• _Written problem_: Print all of the data exactly.

* START Source excerpt *

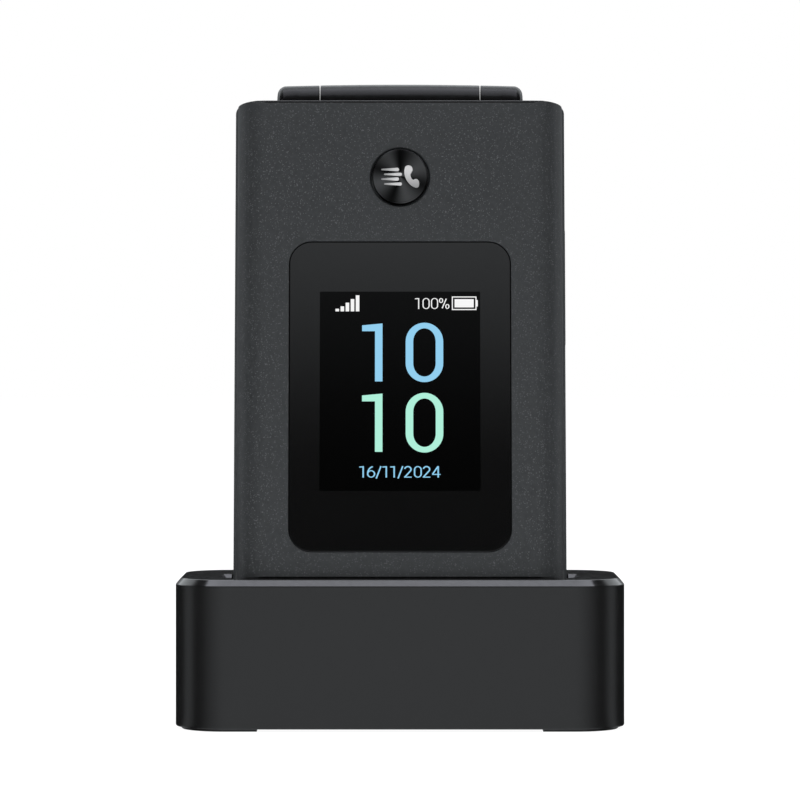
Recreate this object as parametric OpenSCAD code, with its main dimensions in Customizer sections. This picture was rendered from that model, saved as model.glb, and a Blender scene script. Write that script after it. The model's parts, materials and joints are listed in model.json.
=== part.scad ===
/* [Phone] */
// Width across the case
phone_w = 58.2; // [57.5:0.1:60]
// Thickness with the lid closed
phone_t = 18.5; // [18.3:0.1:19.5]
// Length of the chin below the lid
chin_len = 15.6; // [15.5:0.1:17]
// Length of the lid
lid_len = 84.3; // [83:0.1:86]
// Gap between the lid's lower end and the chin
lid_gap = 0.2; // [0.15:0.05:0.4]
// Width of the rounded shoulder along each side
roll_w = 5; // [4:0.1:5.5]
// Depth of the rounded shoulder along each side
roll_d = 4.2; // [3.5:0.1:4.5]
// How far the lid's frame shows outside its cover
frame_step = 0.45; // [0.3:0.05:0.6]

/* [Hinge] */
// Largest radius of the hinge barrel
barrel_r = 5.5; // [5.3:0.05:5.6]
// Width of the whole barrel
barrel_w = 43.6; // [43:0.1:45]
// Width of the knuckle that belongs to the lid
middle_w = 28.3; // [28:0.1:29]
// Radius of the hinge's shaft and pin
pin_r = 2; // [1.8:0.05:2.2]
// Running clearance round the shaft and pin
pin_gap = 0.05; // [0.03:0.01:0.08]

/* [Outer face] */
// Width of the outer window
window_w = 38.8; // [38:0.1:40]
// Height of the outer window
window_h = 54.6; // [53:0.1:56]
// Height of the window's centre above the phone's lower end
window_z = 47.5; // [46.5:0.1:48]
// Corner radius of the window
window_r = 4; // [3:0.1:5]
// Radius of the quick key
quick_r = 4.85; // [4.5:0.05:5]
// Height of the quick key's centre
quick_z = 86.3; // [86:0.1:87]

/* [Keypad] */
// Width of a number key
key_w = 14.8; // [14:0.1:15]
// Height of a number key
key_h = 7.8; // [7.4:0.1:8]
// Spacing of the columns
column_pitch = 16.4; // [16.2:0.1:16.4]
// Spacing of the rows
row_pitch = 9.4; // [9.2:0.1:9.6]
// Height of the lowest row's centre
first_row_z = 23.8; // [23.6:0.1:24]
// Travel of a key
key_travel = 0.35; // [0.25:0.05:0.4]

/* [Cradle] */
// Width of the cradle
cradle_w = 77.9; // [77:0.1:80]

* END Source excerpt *

• _Problem solution_:
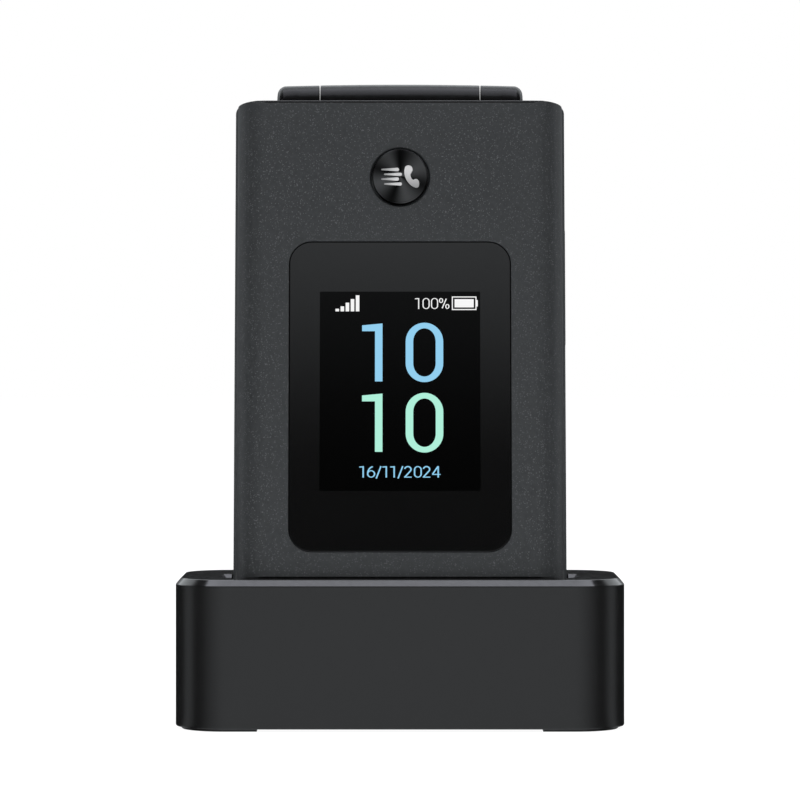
Recreate this object as parametric OpenSCAD code, with its main dimensions in Customizer sections. This picture was rendered from that model, saved as model.glb, and a Blender scene script. Write that script after it. The model's parts, materials and joints are listed in model.json.
=== part.scad ===
/* [Phone] */
// Width across the case
phone_w = 58.2; // [57.5:0.1:60]
// Thickness with the lid closed
phone_t = 18.5; // [18.3:0.1:19.5]
// Length of the chin below the lid
chin_len = 15.6; // [15.5:0.1:17]
// Length of the lid
lid_len = 84.3; // [83:0.1:86]
// Gap between the lid's lower end and the chin
lid_gap = 0.2; // [0.15:0.05:0.4]
// Width of the rounded shoulder along each side
roll_w = 5; // [4:0.1:5.5]
// Depth of the rounded shoulder along each side
roll_d = 4.2; // [3.5:0.1:4.5]
// How far the lid's frame shows outside its cover
frame_step = 0.45; // [0.3:0.05:0.6]

/* [Hinge] */
// Largest radius of the hinge barrel
barrel_r = 5.5; // [5.3:0.05:5.6]
// Width of the whole barrel
barrel_w = 43.6; // [43:0.1:45]
// Width of the knuckle that belongs to the lid
middle_w = 28.3; // [28:0.1:29]
// Radius of the hinge's shaft and pin
pin_r = 2; // [1.8:0.05:2.2]
// Running clearance round the shaft and pin
pin_gap = 0.05; // [0.03:0.01:0.08]

/* [Outer face] */
// Width of the outer window
window_w = 38.8; // [38:0.1:40]
// Height of the outer window
window_h = 54.6; // [53:0.1:56]
// Height of the window's centre above the phone's lower end
window_z = 47.5; // [46.5:0.1:48]
// Corner radius of the window
window_r = 4; // [3:0.1:5]
// Radius of the quick key
quick_r = 4.85; // [4.5:0.05:5]
// Height of the quick key's centre
quick_z = 86.3; // [86:0.1:87]

/* [Keypad] */
// Width of a number key
key_w = 14.8; // [14:0.1:15]
// Height of a number key
key_h = 7.8; // [7.4:0.1:8]
// Spacing of the columns
column_pitch = 16.4; // [16.2:0.1:16.4]
// Spacing of the rows
row_pitch = 9.4; // [9.2:0.1:9.6]
// Height of the lowest row's centre
first_row_z = 23.8; // [23.6:0.1:24]
// Travel of a key
key_travel = 0.35; // [0.25:0.05:0.4]

/* [Cradle] */
// Width of the cradle
cradle_w = 77.9; // [77:0.1:80]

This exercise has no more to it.